Essa segurança, principalmente para crianças em processo de desenvolvimento, foi um dos aspectos positivos observados pela especialista, mas que não dispensam os encontros presenciais. "Se aplica bem no período curto e em determinadas situações, mas agora que voltamos ao presencial dá para se fazer uma consulta mais completa", conclui.

Aplicação

Existem três objetivos na área da saúde, como explica o professor da Faculdade de Medicina, Luiz de Oliveira, que podem ser alcançados com a telemedicina: a melhora da qualidade do serviço, a inclusão de mais usuários e a redução de gastos. "Temos dificuldades de ter especialista de determinadas áreas em todas as cidades que precisam deles. Então, é uma questão de equidade, de tornar o sistema de saúde capaz de atender o maior número possível e evitar exclusão de saúde", avalia.

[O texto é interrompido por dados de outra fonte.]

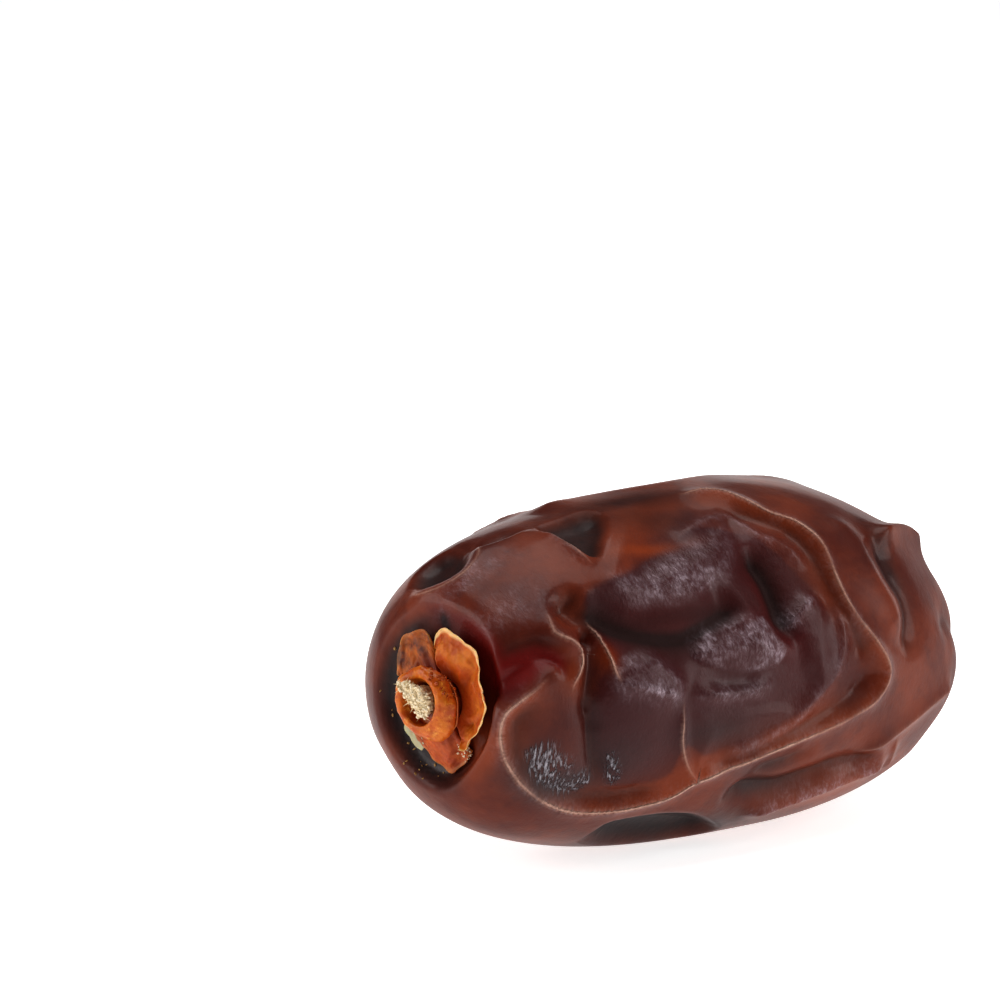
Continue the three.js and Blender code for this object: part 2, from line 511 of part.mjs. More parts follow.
const date = new THREE.Group();
date.position.set(STATION_X, 0, STATION_Z);
date.add(piece('fruit', fruitGeometry(), 0x4a1c12, 0.35));
date.add(seat);
seat.add(piece('petal_front', petalGeometry(PETALS.petal_front, LOBE), 0xc9762b, 0.6));
seat.add(piece('petal_top', petalGeometry(PETALS.petal_top), 0x8a4a24, 0.6));
seat.add(piece('petal_bottom', petalGeometry(PETALS.petal_bottom), 0xb9602c, 0.6));
seat.add(piece('sepal_cup', cupGeometry(), 0xd98a3a, 0.5));
seat.add(piece('stalk_stub', stubGeometry(), 0xe6d3a8, 0.85));

export default date;
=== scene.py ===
# %% [markdown]
# # A Khudri date in Blender
# This lesson builds one dried date on a pale floor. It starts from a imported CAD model, which says where
# each piece lies and how big it is, and gives every piece its fine surface and its material. Lengths below
# are in millimetres until a mesh is made, because a date is small. Blender itself works in metres.

# %% The frame, and the tools used below
import math
import bpy
import numpy as np
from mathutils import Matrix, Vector


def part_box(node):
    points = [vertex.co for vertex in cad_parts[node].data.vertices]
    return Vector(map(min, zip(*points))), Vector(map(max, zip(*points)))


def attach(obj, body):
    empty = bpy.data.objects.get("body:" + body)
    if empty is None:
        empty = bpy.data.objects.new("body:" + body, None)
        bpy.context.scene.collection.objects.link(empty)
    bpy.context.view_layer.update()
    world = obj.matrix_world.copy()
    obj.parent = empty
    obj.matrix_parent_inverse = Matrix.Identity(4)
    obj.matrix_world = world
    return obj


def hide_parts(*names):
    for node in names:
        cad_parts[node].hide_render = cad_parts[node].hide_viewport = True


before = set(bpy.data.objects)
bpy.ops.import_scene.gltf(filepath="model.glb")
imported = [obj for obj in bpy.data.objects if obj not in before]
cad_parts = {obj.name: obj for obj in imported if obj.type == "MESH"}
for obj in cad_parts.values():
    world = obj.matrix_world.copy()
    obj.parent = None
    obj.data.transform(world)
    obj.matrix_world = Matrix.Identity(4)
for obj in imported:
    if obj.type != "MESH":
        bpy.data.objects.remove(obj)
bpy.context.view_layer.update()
MM = 0.001
fruit_low, fruit_high = [np.array(corner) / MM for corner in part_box("fruit")]
print("fruit in the frame, mm:", fruit_low.round(1), fruit_high.round(1))

# %% [markdown]
# ## The plain body
# A date is close to an egg with one blunt end. Two half shapes meet at the widest station: each is a
# superellipse, x^p + r^p = 1, and p says how blunt it is. A place on the body is given by two angles, like
# a globe's: degrees from the calyx end, and degrees round from the front and up.

# %% Body sizes, and points on the body
CALYX_HALF = 25.1           # from the widest station to the calyx end
TIP_HALF = 17.4
HALF_WIDTH = 10.9
HALF_HEIGHT = 10.6
CALYX_FULLNESS = 2.93       # 2 is an ellipse, more is blunter
TIP_FULLNESS = 2.0
CALYX_SWAY = -1.0           # the calyx end leans to the front
CALYX_LIFT = 0.7            # and is raised
TIP_DROOP = -1.55           # the tip hangs
STATION = np.array([4.2, 0.0, 10.25])   # the widest station's centre, in the frame


def direction(from_calyx, around):
    """Unit vectors for angles in degrees."""
    a = np.radians(from_calyx)
    b = np.radians(around)
    return np.stack([-np.cos(a), -np.sin(a) * np.cos(b), np.sin(a) * np.sin(b)], axis=-1)


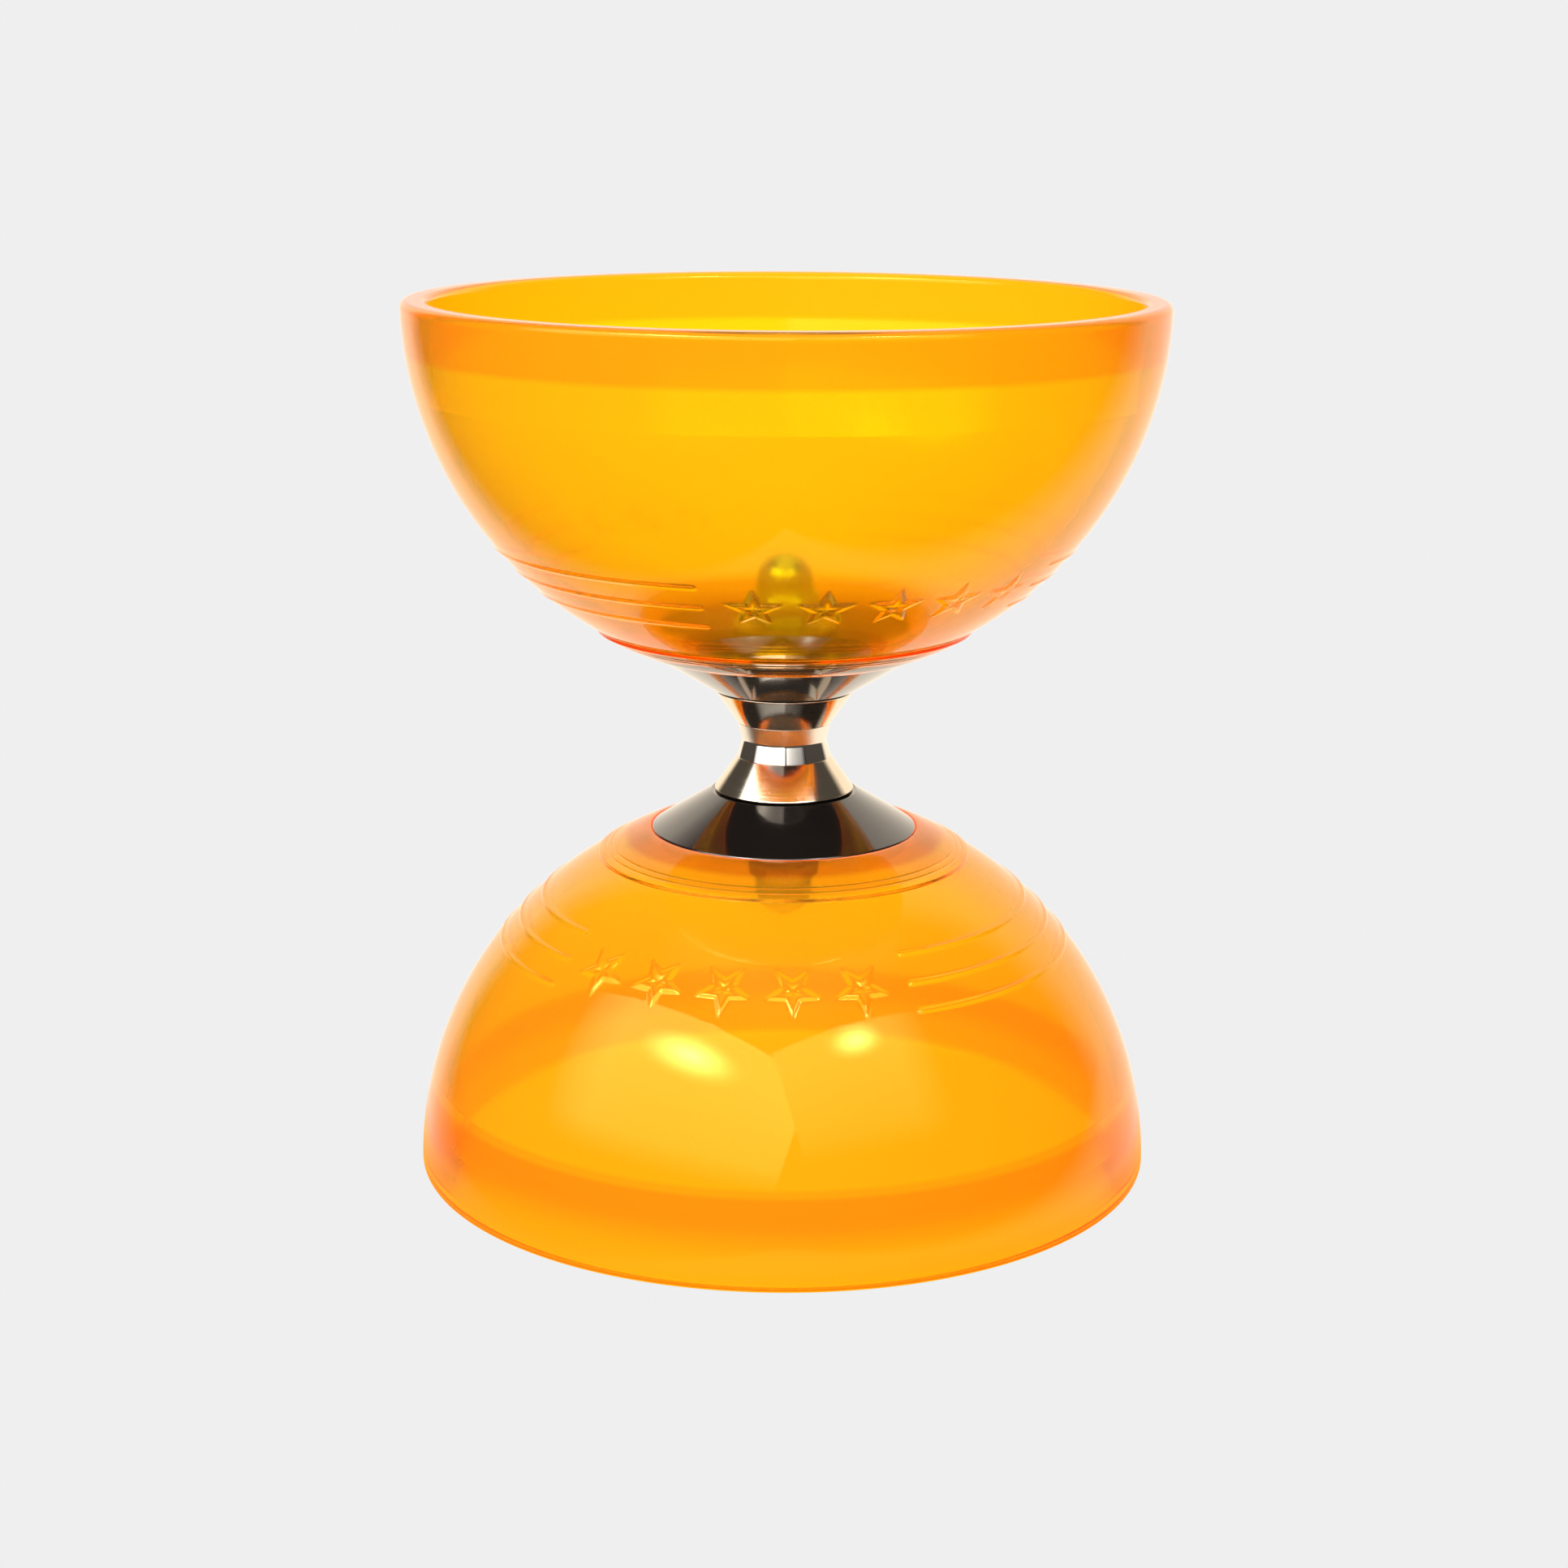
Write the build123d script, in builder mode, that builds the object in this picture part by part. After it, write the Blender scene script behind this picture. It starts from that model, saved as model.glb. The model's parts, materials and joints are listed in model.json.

As informações remotas também podem contribuir para a formação de novos profissionais, como acrescenta Luiz de Oliveira. "Saúde digital é uma coisa que deveria ser ensinada nas graduações de todos os cursos da área da saúde. Um médico, enfermeiro, dentista, farmacêutico, para citar as áreas mais tradicionais da saúde, não devem entrar no mercado de trabalho sem saber o que é saúde digital", destaca.